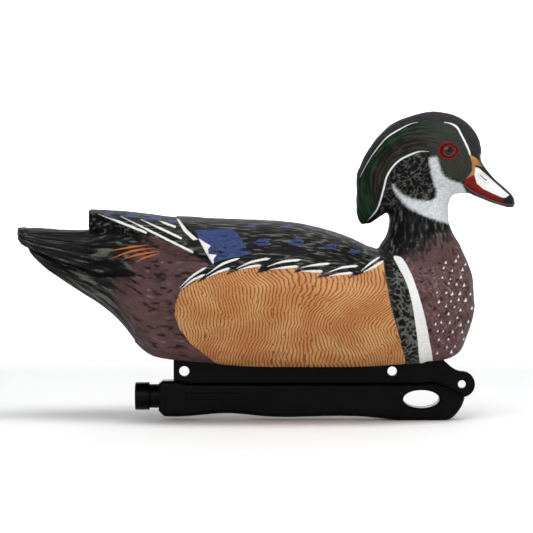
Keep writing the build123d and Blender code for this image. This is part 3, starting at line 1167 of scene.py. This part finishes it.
def head_paint():
    n = Paint("head_paint", 60)
    streaks, blotches, speckle = n.streaks, n.blotches, n.speckle
    feather_noise = n.math("SUBTRACT", n.noise(420, 4), 0.5)
    # Neck: the same maroon and black as the body, which meet the seam without a break
    maroon, black = n.maroon_and_black_painted_shade_and_highlight()
    colour = n.mix(n.inside("neck", 8, 4), maroon, black)
    # Crest: green at its edges, brown between, greyer towards the face
    # Painted shade and highlight: both crest colours are darker between the raised locks and lighter on
    # them.
    locks = n.ramp(n.number("locks"), -0.5, 0.7)
    green = n.mix(locks, "0b1810", "1e3726")
    brown = n.mix(locks, "17110f", "3a2a26")
    middle = n.math("SUBTRACT", n.number("radius"), 31)
    from_middle = n.math("ADD", n.math("ABSOLUTE", middle), n.math("MULTIPLY", feather_noise, 12))
    belt = n.ramp(from_middle, 9, 3)
    crest = n.mix(n.math("MULTIPLY", belt, 0.75), green, brown)
    grey = n.mix(speckle, "212620", "42443d")
    crest = n.mix(n.math("MULTIPLY", n.number("front"), 0.7), crest, grey)
    colour = n.mix(n.inside("crest", 0.4, 0.8), colour, crest)
    charcoal = n.mix(n.ramp(speckle, 0.35, 0.75), "161617", "3c3c3d")
    colour = n.mix(n.inside("cap", 0.8, 1.5), colour, charcoal)
    # Throat: white with a brushed edge. This white is painted greyer than the other whites, as shade,
    # because the throat faces downwards.
    white = n.mix(n.ramp(streaks, 0.3, 0.7), "b0b4b7", "d6dada")
    colour = n.mix(n.inside("throat", 1.5, 2.6, feather_noise), colour, white)
    colour = n.mix(n.inside("white", 0.25, 0.3), colour, "e6e8e6")
    # Bill
    orange = n.mix(n.ramp(blotches, 0.4, 0.6), "a8622f", "b0924a")
    red = n.mix(blotches, "5f0f0c", "8a1a15")
    for name, softness, ragged, paint in (
        ("bill", 0.4, 0.3, "1b1b1c"),
        ("bill_base", 0.4, 0.6, orange),
        ("bill_red", 0.4, 0.6, red),
        ("bill_white", 0.4, 0.5, "e4e4e2"),
        ("nostril", 0.3, 0.3, "77777a"),
    ):
        colour = n.mix(n.inside(name, softness, ragged), colour, paint)
    pink = n.math("MULTIPLY", n.inside("mouth", 0.3, 0.5), 0.6)
    colour = n.mix(pink, colour, "b4716a")
    colour = n.mix(n.inside("lid", 0.3, 0.2), colour, "72100e")
    # The bill and the eyelids are glossier.
    glossy = n.math("MULTIPLY", n.math("MAXIMUM", n.inside("bill", 0.4), n.inside("lid", 0.4)), -0.14)
    return n.finish(colour, n.math("ADD", n.roughness(), glossy), 0.45)


def eye_glass():
    n = Nodes("eye_glass")
    cloud = n.math("MULTIPLY", n.math("SUBTRACT", n.noise(500), 0.5), 0.8)
    radius = n.math("ADD", n.number("radius"), cloud)
    iris = n.mix(n.ramp(n.noise(900), 0.3, 0.7), "4a0f0c", "7a1d15")
    colour = n.mix(n.ramp(radius, 3.3, 3), iris, "0c140f")
    colour = n.mix(n.ramp(radius, 4.9, 5.4), colour, "8e1717")
    n.surface(colour, 0.12, 0.35)
    return n.material


def moulded_plastic(name, dark, light, low_roughness, grain_scale):
    """Black moulding with a fine sparked grain, paler where it has been rubbed."""
    n = Nodes(name)
    grit = n.noise(grain_scale, 3)
    cloud = n.noise(40, 5)
    rough = n.math("ADD", n.math("MULTIPLY", cloud, 0.22), low_roughness)
    n.surface(n.mix(n.ramp(cloud, 0.35, 0.75), dark, light), rough, 0.08)
    n.bump(n.math("ADD", grit, n.math("MULTIPLY", cloud, 0.8)), 0.25, 0.0002, edge_radius=0.0012)
    return n.material


def sand():
    n = Nodes("sand")
    place = n.add("ShaderNodeTexCoord").outputs["Object"]
    grains = n.add("ShaderNodeTexVoronoi", {"Vector": place, "Scale": 1600})
    n.surface(n.mix(n.noise(900), "a08a63", "cdb98e"), 0.9)
    n.bump(grains.outputs["Distance"], 0.8, 0.0005)
    return n.material


def wear(thing, material):
    thing.data.materials.clear()
    thing.data.materials.append(material)


wear(body, body_paint())
wear(head, head_paint())
glass = eye_glass()
for eye in eyes:
    wear(eye, glass)
node_materials = {
    "keel_shell": moulded_plastic("keel_plastic", "020202", "0a0a0a", 0.22, 1400),
    "keel_cap": moulded_plastic("cap_plastic", "020202", "0a0a0b", 0.20, 1100),
    "cap_seal": moulded_plastic("seal_rubber", "242424", "303030", 0.6, 1800),
    "ballast": sand(),
}
for node, material in node_materials.items():
    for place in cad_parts[node].material_slots:
        place.material = material


# ---- studio
def make_studio():
    """A pale floor that bends up into a backdrop. Sizes are in metres."""
    sweep_front, sweep_depth, sweep_height, bend, half_width = -4, 3, 3, 1, 5.0
    bend_steps = 12
    outline = [(sweep_front, 0), (sweep_depth - bend, 0)]
    for k in range(1, bend_steps + 1):
        angle = k / bend_steps * math.pi / 2
        outline.append((sweep_depth - bend + bend * math.sin(angle), bend - bend * math.cos(angle)))
    outline.append((sweep_depth, sweep_height))
    vertices = [(x, y, z) for y, z in outline for x in (-half_width, half_width)]
    faces = [(2 * i, 2 * i + 1, 2 * i + 3, 2 * i + 2) for i in range(len(outline) - 1)]
    mesh = bpy.data.meshes.new("floor")
    mesh.from_pydata(vertices, [], faces)
    floor = new_object("floor", mesh)
    smooth_faces(floor)
    n = Nodes("pale_floor")
    n.surface("f6f6f5", 0.9)
    floor.data.materials.append(n.material)


def area_light(name, place, target, size, power_watts):
    data = bpy.data.lights.new(name, "AREA")
    data.shape = "RECTANGLE"
    data.size, data.size_y = size
    data.energy = power_watts
    light = new_object(name, data)
    light.location = place
    aim(light, Vector(target) - Vector(place))


make_studio()
# Each light: where it is, what it points at, its size and its power. Places are in metres.
decoy_middle = (0, 0, 0.1)
area_light("overhead", (0.2, -0.5, 1.6), decoy_middle, (1.2, 0.9), 17)
area_light("front_fill", (-0.6, -2.2, 0.9), decoy_middle, (1.4, 0.9), 11)
area_light("bill_side", (1.8, -0.6, 0.7), decoy_middle, (0.8, 0.8), 7)
area_light("backdrop", (0, 1.2, 1.6), (0, 2.9, 0.8), (3, 1.5), 80)
world = bpy.data.worlds.new("studio_light")
world.use_nodes = True
background = world.node_tree.nodes["Background"]
background.inputs["Color"].default_value = (0.95, 0.97, 1, 1)
background.inputs["Strength"].default_value = 0.42
bpy.context.scene.world = world
bpy.context.scene.view_settings.view_transform = "Standard"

■ **Problem to solve**: Return the listing above in its exact form.

■ **Task answer**:
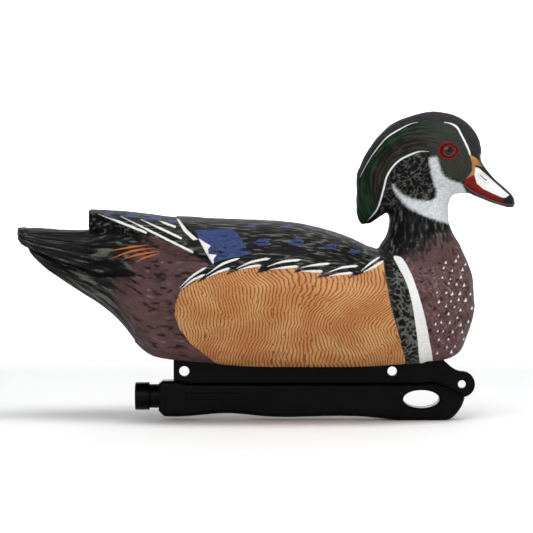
Keep writing the build123d and Blender code for this image. This is part 3, starting at line 1167 of scene.py. This part finishes it.
def head_paint():
    n = Paint("head_paint", 60)
    streaks, blotches, speckle = n.streaks, n.blotches, n.speckle
    feather_noise = n.math("SUBTRACT", n.noise(420, 4), 0.5)
    # Neck: the same maroon and black as the body, which meet the seam without a break
    maroon, black = n.maroon_and_black_painted_shade_and_highlight()
    colour = n.mix(n.inside("neck", 8, 4), maroon, black)
    # Crest: green at its edges, brown between, greyer towards the face
    # Painted shade and highlight: both crest colours are darker between the raised locks and lighter on
    # them.
    locks = n.ramp(n.number("locks"), -0.5, 0.7)
    green = n.mix(locks, "0b1810", "1e3726")
    brown = n.mix(locks, "17110f", "3a2a26")
    middle = n.math("SUBTRACT", n.number("radius"), 31)
    from_middle = n.math("ADD", n.math("ABSOLUTE", middle), n.math("MULTIPLY", feather_noise, 12))
    belt = n.ramp(from_middle, 9, 3)
    crest = n.mix(n.math("MULTIPLY", belt, 0.75), green, brown)
    grey = n.mix(speckle, "212620", "42443d")
    crest = n.mix(n.math("MULTIPLY", n.number("front"), 0.7), crest, grey)
    colour = n.mix(n.inside("crest", 0.4, 0.8), colour, crest)
    charcoal = n.mix(n.ramp(speckle, 0.35, 0.75), "161617", "3c3c3d")
    colour = n.mix(n.inside("cap", 0.8, 1.5), colour, charcoal)
    # Throat: white with a brushed edge. This white is painted greyer than the other whites, as shade,
    # because the throat faces downwards.
    white = n.mix(n.ramp(streaks, 0.3, 0.7), "b0b4b7", "d6dada")
    colour = n.mix(n.inside("throat", 1.5, 2.6, feather_noise), colour, white)
    colour = n.mix(n.inside("white", 0.25, 0.3), colour, "e6e8e6")
    # Bill
    orange = n.mix(n.ramp(blotches, 0.4, 0.6), "a8622f", "b0924a")
    red = n.mix(blotches, "5f0f0c", "8a1a15")
    for name, softness, ragged, paint in (
        ("bill", 0.4, 0.3, "1b1b1c"),
        ("bill_base", 0.4, 0.6, orange),
        ("bill_red", 0.4, 0.6, red),
        ("bill_white", 0.4, 0.5, "e4e4e2"),
        ("nostril", 0.3, 0.3, "77777a"),
    ):
        colour = n.mix(n.inside(name, softness, ragged), colour, paint)
    pink = n.math("MULTIPLY", n.inside("mouth", 0.3, 0.5), 0.6)
    colour = n.mix(pink, colour, "b4716a")
    colour = n.mix(n.inside("lid", 0.3, 0.2), colour, "72100e")
    # The bill and the eyelids are glossier.
    glossy = n.math("MULTIPLY", n.math("MAXIMUM", n.inside("bill", 0.4), n.inside("lid", 0.4)), -0.14)
    return n.finish(colour, n.math("ADD", n.roughness(), glossy), 0.45)


def eye_glass():
    n = Nodes("eye_glass")
    cloud = n.math("MULTIPLY", n.math("SUBTRACT", n.noise(500), 0.5), 0.8)
    radius = n.math("ADD", n.number("radius"), cloud)
    iris = n.mix(n.ramp(n.noise(900), 0.3, 0.7), "4a0f0c", "7a1d15")
    colour = n.mix(n.ramp(radius, 3.3, 3), iris, "0c140f")
    colour = n.mix(n.ramp(radius, 4.9, 5.4), colour, "8e1717")
    n.surface(colour, 0.12, 0.35)
    return n.material


def moulded_plastic(name, dark, light, low_roughness, grain_scale):
    """Black moulding with a fine sparked grain, paler where it has been rubbed."""
    n = Nodes(name)
    grit = n.noise(grain_scale, 3)
    cloud = n.noise(40, 5)
    rough = n.math("ADD", n.math("MULTIPLY", cloud, 0.22), low_roughness)
    n.surface(n.mix(n.ramp(cloud, 0.35, 0.75), dark, light), rough, 0.08)
    n.bump(n.math("ADD", grit, n.math("MULTIPLY", cloud, 0.8)), 0.25, 0.0002, edge_radius=0.0012)
    return n.material


def sand():
    n = Nodes("sand")
    place = n.add("ShaderNodeTexCoord").outputs["Object"]
    grains = n.add("ShaderNodeTexVoronoi", {"Vector": place, "Scale": 1600})
    n.surface(n.mix(n.noise(900), "a08a63", "cdb98e"), 0.9)
    n.bump(grains.outputs["Distance"], 0.8, 0.0005)
    return n.material


def wear(thing, material):
    thing.data.materials.clear()
    thing.data.materials.append(material)


wear(body, body_paint())
wear(head, head_paint())
glass = eye_glass()
for eye in eyes:
    wear(eye, glass)
node_materials = {
    "keel_shell": moulded_plastic("keel_plastic", "020202", "0a0a0a", 0.22, 1400),
    "keel_cap": moulded_plastic("cap_plastic", "020202", "0a0a0b", 0.20, 1100),
    "cap_seal": moulded_plastic("seal_rubber", "242424", "303030", 0.6, 1800),
    "ballast": sand(),
}
for node, material in node_materials.items():
    for place in cad_parts[node].material_slots:
        place.material = material


# ---- studio
def make_studio():
    """A pale floor that bends up into a backdrop. Sizes are in metres."""
    sweep_front, sweep_depth, sweep_height, bend, half_width = -4, 3, 3, 1, 5.0
    bend_steps = 12
    outline = [(sweep_front, 0), (sweep_depth - bend, 0)]
    for k in range(1, bend_steps + 1):
        angle = k / bend_steps * math.pi / 2
        outline.append((sweep_depth - bend + bend * math.sin(angle), bend - bend * math.cos(angle)))
    outline.append((sweep_depth, sweep_height))
    vertices = [(x, y, z) for y, z in outline for x in (-half_width, half_width)]
    faces = [(2 * i, 2 * i + 1, 2 * i + 3, 2 * i + 2) for i in range(len(outline) - 1)]
    mesh = bpy.data.meshes.new("floor")
    mesh.from_pydata(vertices, [], faces)
    floor = new_object("floor", mesh)
    smooth_faces(floor)
    n = Nodes("pale_floor")
    n.surface("f6f6f5", 0.9)
    floor.data.materials.append(n.material)


def area_light(name, place, target, size, power_watts):
    data = bpy.data.lights.new(name, "AREA")
    data.shape = "RECTANGLE"
    data.size, data.size_y = size
    data.energy = power_watts
    light = new_object(name, data)
    light.location = place
    aim(light, Vector(target) - Vector(place))


make_studio()
# Each light: where it is, what it points at, its size and its power. Places are in metres.
decoy_middle = (0, 0, 0.1)
area_light("overhead", (0.2, -0.5, 1.6), decoy_middle, (1.2, 0.9), 17)
area_light("front_fill", (-0.6, -2.2, 0.9), decoy_middle, (1.4, 0.9), 11)
area_light("bill_side", (1.8, -0.6, 0.7), decoy_middle, (0.8, 0.8), 7)
area_light("backdrop", (0, 1.2, 1.6), (0, 2.9, 0.8), (3, 1.5), 80)
world = bpy.data.worlds.new("studio_light")
world.use_nodes = True
background = world.node_tree.nodes["Background"]
background.inputs["Color"].default_value = (0.95, 0.97, 1, 1)
background.inputs["Strength"].default_value = 0.42
bpy.context.scene.world = world
bpy.context.scene.view_settings.view_transform = "Standard"